もう再登録してから、なんだかんだで34年ですね。
派遣の歴史と歩んだ長期就業。そして『シニアの働き方』とは
うわあ、すごい長期ですね。本当にありがとうございます。34年を振り返ってみて、いかがですか?
派遣の業界も、紹介予定派遣が解禁されたり、「3年ルール」が導入されたり、無期とか有期とか、在宅だとかいろいろと変化がありましたね。私はあんまり詳しくはわからないんですけど……
確かに、派遣法も改正されたり働き方も変わったり、いろいろと動きがありましたね。
でも、何かあれば裏で営業の方が交渉してくださったり動いてくださって、私は細かいことを気にせずに目の前の仕事に専念させてもらいました。それは本当にありがたかったですね。

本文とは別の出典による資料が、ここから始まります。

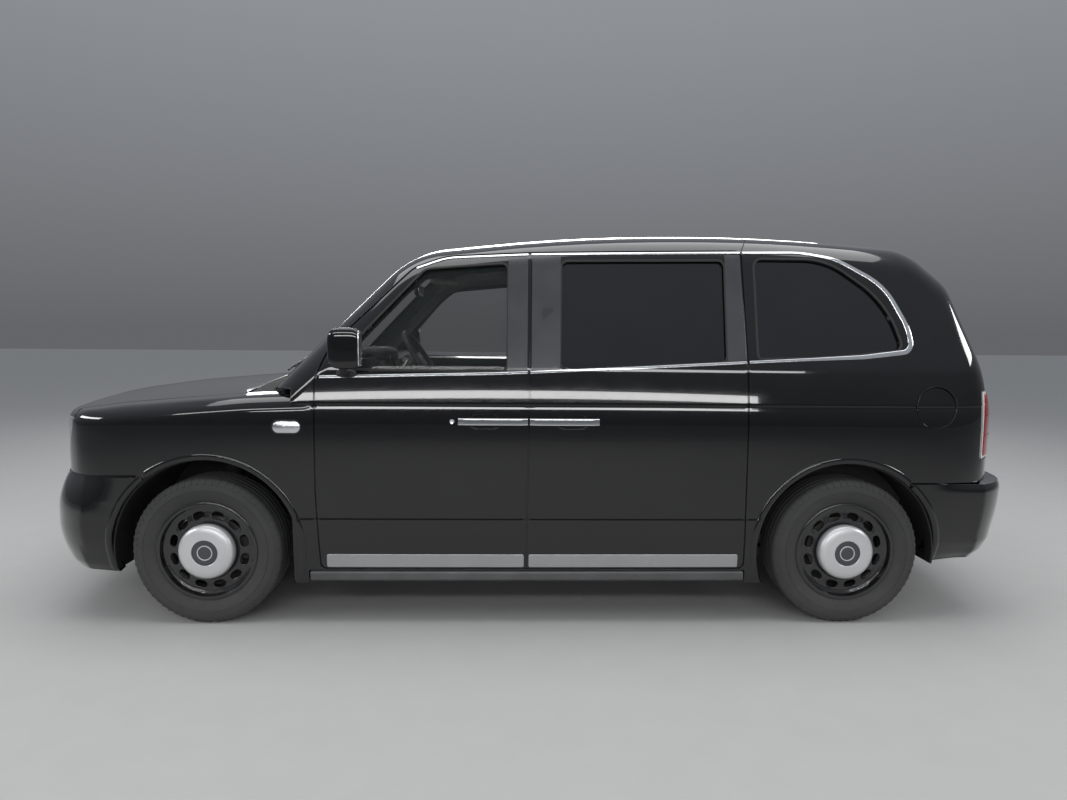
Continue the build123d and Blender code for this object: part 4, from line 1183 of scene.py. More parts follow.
def pad(
    width: float,
    length: float,
    thick: float,
    crown: float,
    seams: Sequence[tuple[str, float]] = (),
    bolster: float = 0.0,
    edge: float = 34.0,
    count: int = 40,
) -> Solid:
    """Return a stuffed cushion about the origin: crowned, with channels and raised sides.

    Args:
        width: Size along x.
        length: Size along y.
        thick: Size along z before the crown.
        crown: How far the middle of the top swells.
        seams: Channels as (axis they cross, place along it).
        bolster: How far the sides rise.
        edge: Radius of the rolled edge.
        count: Faces along each side.
    """
    half = np.array([width, length, thick]) / 2
    even = np.linspace(-1, 1, count + 1)
    ticks = [np.sin(even * math.pi / 2) * 0.35 + even * 0.65] * 3
    points, faces, base = [], [], 0
    for axis in range(3):
        a, b = (axis + 1) % 3, (axis + 2) % 3
        for sign in (-1.0, 1.0):
            grid = np.zeros((count + 1, count + 1, 3))
            grid[..., axis] = sign * half[axis]
            grid[..., a] = (ticks[a] * half[a])[:, None]
            grid[..., b] = (ticks[b] * half[b])[None, :]
            points.append(grid.reshape(-1, 3))
            number = base + np.arange((count + 1) ** 2).reshape(count + 1, count + 1)
            quads = np.stack([number[:-1, :-1], number[1:, :-1], number[1:, 1:], number[:-1, 1:]], -1).reshape(-1, 4)
            faces.append(quads if sign > 0 else quads[:, ::-1])
            base += (count + 1) ** 2
    spots = np.concatenate(points)
    r = min(edge, thick / 2.02)
    core = np.clip(spots, r - half, half - r)
    gap = spots - core
    spots = core + gap / np.maximum(np.linalg.norm(gap, axis=1), 1e-6)[:, None] * r
    x, y = spots[:, 0] / half[0], spots[:, 1] / half[1]
    top = np.clip(spots[:, 2] / half[2], 0, 1) ** 0.6
    swell = crown * (1 - np.abs(x) ** 2.6) * (1 - np.abs(y) ** 2.6)
    swell = swell + bolster * np.clip(np.abs(x) * 2.6 - 1.5, 0, 1) ** 2
    for way, spot in seams:
        reach = spots[:, 0] - spot if way == "x" else spots[:, 1] - spot
        seam, puff = np.exp(-np.abs(reach) / SEAM_WIDTH), np.exp(-((reach / PUFF_WIDTH) ** 2))
        swell -= SEAM_DEPTH * seam - PUFF_HEIGHT * puff
    spots[:, 2] += top * swell
    return welded(Solid.of(spots, np.concatenate(faces)))


def blob(centre: Sequence[float], radii: Sequence[float], power: float = 3.0, count: int = 28) -> Solid:
    """Return a closed soft-cornered form, between an ellipsoid and a box."""
    solid = pad(2, 2, 2, 0.0, edge=0.99, count=count)
    way = solid.points / np.abs(solid.points).max(1)[:, None]
    size = (np.abs(way) ** power).sum(1) ** (1 / power)
    return Solid(way / size[:, None] * np.array(radii) + np.array(centre), solid.faces, [], solid.slots)


def extruded(rows: Sequence[Row], low: float, high: float, edge: float = 6.0) -> Solid:
    """Return a prism along Y of an (x, z) outline, with rolled ends."""
    levels = [(low, -edge), (low + edge * 0.3, -edge * 0.3), (low + edge, 0.0)]
    levels += [(low + high - y, grow) for y, grow in reversed(levels)]
    ring = rounded(rows, 30.0)
    centre = ring.mean(0)
    side = np.roll(ring, -1, 0) - np.roll(ring, 1, 0)
    out = np.column_stack([side[:, 1], -side[:, 0]]) / np.linalg.norm(side, axis=1)[:, None]
    if np.einsum("ij,ij->", out, ring - centre) < 0:
        out = -out
    rings = []
    for y, grow in levels:
        flat = ring + out * grow
        rings.append(np.column_stack([flat[:, 0], np.full(len(flat), y), flat[:, 1]]))
    number = np.arange(len(levels) * len(ring)).reshape(len(levels), len(ring))
    area = (ring[:, 0] * np.roll(ring[:, 1], -1) - np.roll(ring[:, 0], -1) * ring[:, 1]).sum()
    here, there = number[:-1], number[1:]
    quads = np.stack([here, there, np.roll(there, -1, 1), np.roll(here, -1, 1)], -1).reshape(-1, 4)
    caps = np.array([number[0], number[-1][::-1]])
    if area < 0:
        quads, caps = quads[:, ::-1], caps[:, ::-1]
    return Solid.of(np.concatenate(rings), quads, caps)


def evaluated(host: bpy.types.Object) -> bpy.types.Mesh:
    """Return a host's mesh with its modifiers applied."""
    graph = bpy.context.evaluated_depsgraph_get()
    return bpy.data.meshes.new_from_object(host.evaluated_get(graph))


def mesh_points(mesh: bpy.types.Mesh) -> np.ndarray:
    """Return the (N, 3) points of a mesh in metres."""
    points = np.empty(len(mesh.vertices) * 3)
    mesh.vertices.foreach_get("co", points)
    return points.reshape(-1, 3)


def mesh_faces(mesh: bpy.types.Mesh) -> list[np.ndarray]:
    """Return the faces of a mesh, grouped by their number of corners."""
    totals, starts = np.empty((2, len(mesh.polygons)), int)
    corners = np.empty(len(mesh.loops), int)
    mesh.polygons.foreach_get("loop_total", totals)
    mesh.polygons.foreach_get("loop_start", starts)
    mesh.loops.foreach_get("vertex_index", corners)
    return [corners[np.add.outer(starts[totals == n], np.arange(n))] for n in np.unique(totals)]


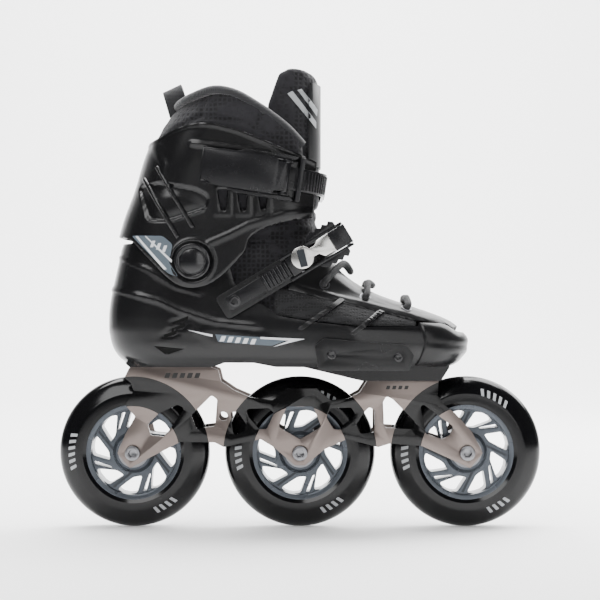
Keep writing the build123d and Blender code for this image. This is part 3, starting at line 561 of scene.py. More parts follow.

そうでしたか。ちなみに、今は年金ってどうされているんでしょう?
来年で70になりますけど、年金は一部をもらっています。一部をもらいながら、社会保険も払いながら。で、計算してみたら、73歳ぐらいまで働いたら月の年金額が結構いくみたいで。「よし」って(笑)

じゃあまだまだ頑張らないと。
ええ、派遣先が私をまだまだ戦力として認めて下さるのであれば、シニアとして73までは頑張るぞって感じです。それに、職場にいる他の派遣社員の方たちも「渡辺さんがいるってことは私も70過ぎても働ける!」って感じで見てくれるので、そういう意味でも頑張らなきゃって思ってます。